If You Care About Small Business, Keep the Home Mortgage Interest Deduction

President Obama’s budget reform commission proposed eliminating the home mortgage interest deduction. This idea has analysts scurrying to estimate the proposal’s economic impact.

Unfortunately, our lawmakers often forget the law of unintended consequences when offering up changes to policies. In this case, our elected officials need to consider how making mortgage interest non-tax deductable will impact small business credit markets.

While policy makers might not see the connection, the mortgage interest deduction is linked to small business credit. That’s because the deduction helps to prop up housing prices. With 25 percent of those running small companies using home equity to fund their businesses, a drop in housing prices would mean that small business loans and lines of credit would be harder to come by.

Mortgage Interest Deduction

Getting rid of the mortgage interest tax deduction will have a sizeable effect on small business credit markets. Analysis by the National Association of Realtors indicates that home prices would drop 15 percent in the absence of this deduction. A study I conducted with Mark Schweitzer of the Federal Reserve Bank of Cleveland shows that each one percent decline in housing prices lowers the value of home equity loans (HELOCS) by 1.33 percent. Combined with the estimate of the home price decline from no longer being able to deduct mortgage interest from your taxes, this shift would mean a 20 percent drop in the value of HELOCS.

That’s a lot less small business credit. A report by the New York Fed put the dollar value of outstanding HELOCs at $700 billion in the beginning of 2010. Thus, we should expect to see a $140 billion decline in outstanding HELOCs if the home mortgage interest deduction were eliminated.

A sizeable chunk of this decline would be borne by small business owners. Analysis of the Federal Reserve’s consumer finance survey shows that business owners accounted for one quarter of home equity loans in 2007, the latest year for which data are available. Thus, dropping the deductability of mortgage interest would shave $35 billion from small business owners’ home equity loans.
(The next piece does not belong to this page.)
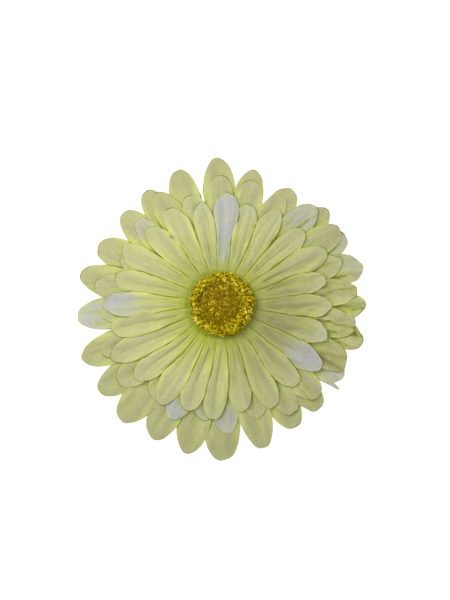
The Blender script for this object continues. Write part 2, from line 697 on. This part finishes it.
    def crumple(self, k, degrees, px, py, z, free):
        """Gentle waves in a petal's height and edges, strong where it has been crushed."""
        amount = (0.18 + 0.62 * self.crushed(degrees)) * MM
        points = rows(px, py, 0.01 * k)
        wave, small, sway = (amount * free * noise_at(points, size * MM, k + seed).reshape(z.shape)
                             for size, seed in ((6.5, 1), (2.6, 40), (9, 80)))
        return px + sway, py + small, z + 1.5 * wave + 0.5 * small

    def rest_on_lower(self, px, py, z):
        """Lets a petal down onto the wheel below, and lifts what would sink into it."""
        if self.lower is None:
            return z
        gap = np.full_like(z, np.inf)
        down = Vector((0, 0, -1))
        for index in np.ndindex(z.shape):
            hit = self.lower.tree.ray_cast(Vector((px[index], py[index], ABOVE_ALL)), down)[0]
            if hit is not None:
                gap[index] = z[index] - hit.z - CLOTH - LAID_GAP
        nearest = np.minimum.reduce(gap, axis=1)
        nearest = np.clip(np.where(np.isfinite(nearest), nearest, 0.0), 0, MOST_SETTLED)
        nearest = np.convolve(np.pad(nearest, 4, mode="edge"), np.full(9, 1 / 9), mode="valid")
        settle = 0.85 * nearest * smoothstep(0.3, 0.75, np.linspace(0, 1, len(nearest)))
        z, gap = z - settle[:, None], gap - settle[:, None]
        need = np.clip(-gap, 0, None)
        eased = need.copy()
        for _ in range(EASING_ROUNDS):
            padded = np.pad(eased, 1, mode="edge")
            near = (padded[:-2, 1:-1] + padded[2:, 1:-1] + padded[1:-1, :-2] + padded[1:-1, 2:]) / 4
            eased = np.maximum(need, near)
        eased[0] = np.minimum(eased[0], need[0])
        return z + eased

    def store(self, k, px, py, z, r, v, edge, fold, shade, reach, dye_radius):
        """Adds one petal's points and faces; its first row is the hub's last."""
        ring = COLUMNS * PETALS
        root = (HUB_ROWS - 1) * ring + (k * COLUMNS + np.arange(COLUMNS + 1)) % ring
        index = len(self.verts) + np.arange(px[1:].size).reshape(ROWS, -1)
        self.faces += grid_quads(np.concatenate([[root], index]))
        white_from, whiteness = self.white.get(k, (2.0, 0.0))
        rough = 0.05 * np.sin(9 * v + 3 * k) + 0.03 * np.sin(23 * v)
        white = whiteness * smoothstep(white_from - 0.12, white_from + 0.1, r / reach + rough)
        pale = 0.2 * max(0.0, math.cos(self.root_angle(k))) ** 3
        white = np.maximum(white * (1 - 0.35 * v**4),
                           pale * (1 - smoothstep(0.4, 0.7, r / reach)))
        self.add_points((px[1:], py[1:], z[1:]),
                        (dye_radius[1:] / RADIUS_UNIT, 0.5 + 0.5 * v, white[1:], self.tones[k]),
                        (fold[1:], edge[1:], shade[1:]))

    def flat_area(self):
        """Area of one side of the cloth, which pressing and creasing leave as it was cut."""
        corners = np.array(self.verts)[np.array(self.faces)]
        across, along = corners[:, 2] - corners[:, 0], corners[:, 3] - corners[:, 1]
        return float(0.5 * np.linalg.norm(np.cross(across, along), axis=1).sum())

    def make_object(self, material):
        """The wheel as a piece with the cloth's thickness."""
        obj = mesh_object(self.name, self.verts, self.faces, material)
        point_colors(obj, "petal", self.petal)
        point_colors(obj, "press", self.press)
        solid = obj.modifiers.new("cloth", "SOLIDIFY")
        solid.thickness = CLOTH
        solid.offset = 0
        apply_modifiers(obj)
        obj.data.set_sharp_from_angle(angle=math.radians(55))
        return obj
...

While we don’t know for sure how much of small business owners’ home equity borrowing is financing business operations, the amount is sizeable. Analysis of Fed consumer finance survey data indicates that households with businesses had median home equity debt that was 50 percent more than that of households without businesses in 2007. If the difference in debt levels between the two types of households represents the portion of home equity borrowing the business owners are using to finance their companies, then one third of the small business owning households’ home equity borrowing is being used to support business operations.

The reduction in housing prices estimated to come from dropping the deductability of mortgage interest would lead to a projected $11.7 billion decline in home equity borrowing by small business owners for business purposes. That’s about 16 percent of the $71.8 billion in loan originations made to small companies (businesses with less than $1 million in annual sales) in 2009, the latest year for which data are available.

And that’s just the effect of eliminating the mortgage interest deduction on small business owners use of home equity loans to finance their companies. Any effect of the eliminated deduction on other types of loans used to tap home equity for business purposes would be on top of this.

Our elected officials need to consider the law of unintended consequences when they debate eliminating the mortgage interest deduction. Doing so will cause a contraction in the small business credit market that could lead small businesses to cut back on capital investment and hiring.